I do it more for fun and as a hobby. I don't count on a lot of money :wink: 

I have equipment in my company that needs to be recycled soon. I thought what would happen if I recycled everything myself. Especially, this equipment has brought me a profit, helped me make my first money. So I really like this equipment  And maybe it can please me again and bring me more money. And maybe I will earn more money from my own recycling than from the recycling of specialized companies  

And I also like to learn something new and design something new  
In this case, it opens up a huge scope for experimentation.

Also, "winter is coming!"  

We'll have to do something interesting and exciting)

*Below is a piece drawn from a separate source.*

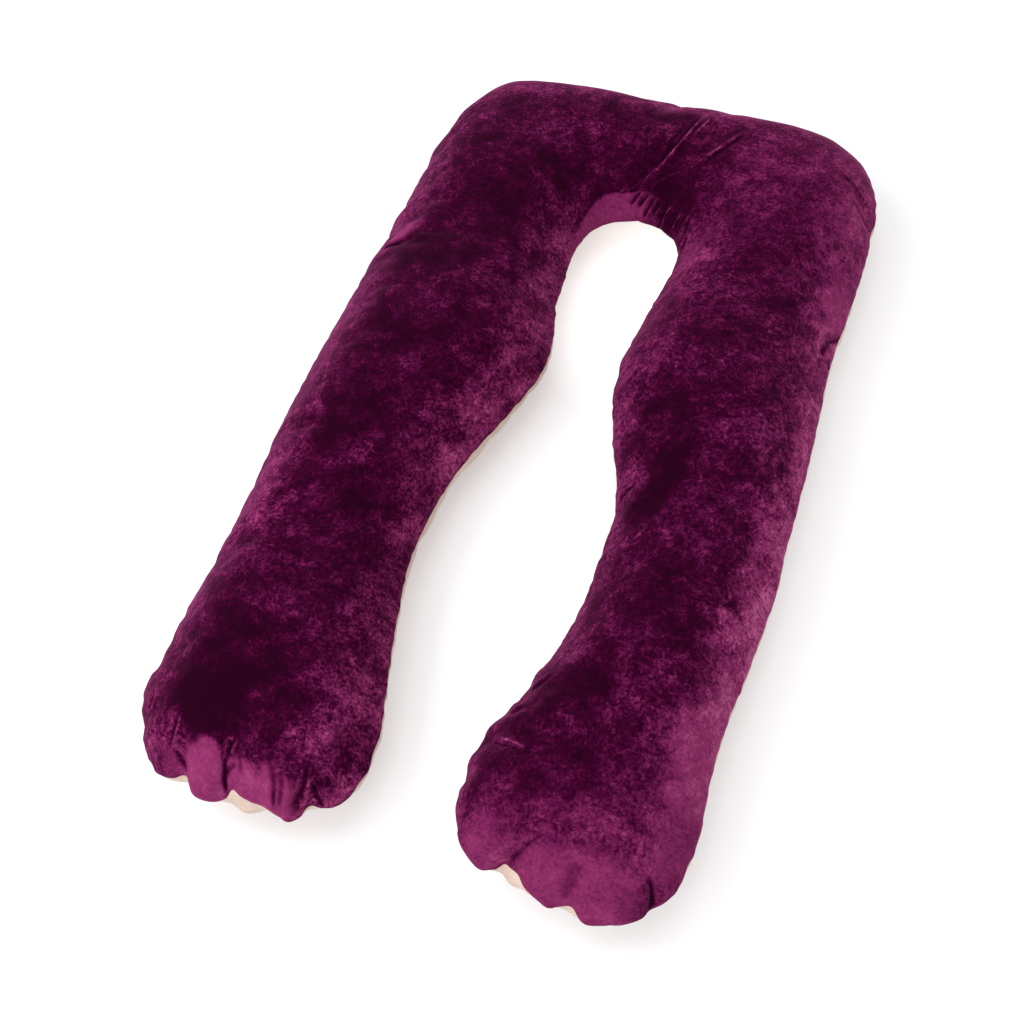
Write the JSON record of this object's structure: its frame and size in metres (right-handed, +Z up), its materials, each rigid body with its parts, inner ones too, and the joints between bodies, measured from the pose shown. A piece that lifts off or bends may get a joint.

For example, I think about how to better remove chips and electronic parts from boards. I like the idea shown in the video in the post above.
But today I also learned about infrared furnaces and am thinking about how to make a furnace based on infrared heaters to dissolve solder on boards :wink: 

Also some of my relatives have a lot of physical strength and free time) If disassembled equipment can give a normal profit, then let them buy this equipment from other people and make money from it. It's better than taking credit money :lol:


----------



## Francois (Sep 13, 2021)

> These transistors and the gold content per item is discussed in the 'my specific results of ic's' if I'm correct. Do the math and make a decision if it's worth it for you.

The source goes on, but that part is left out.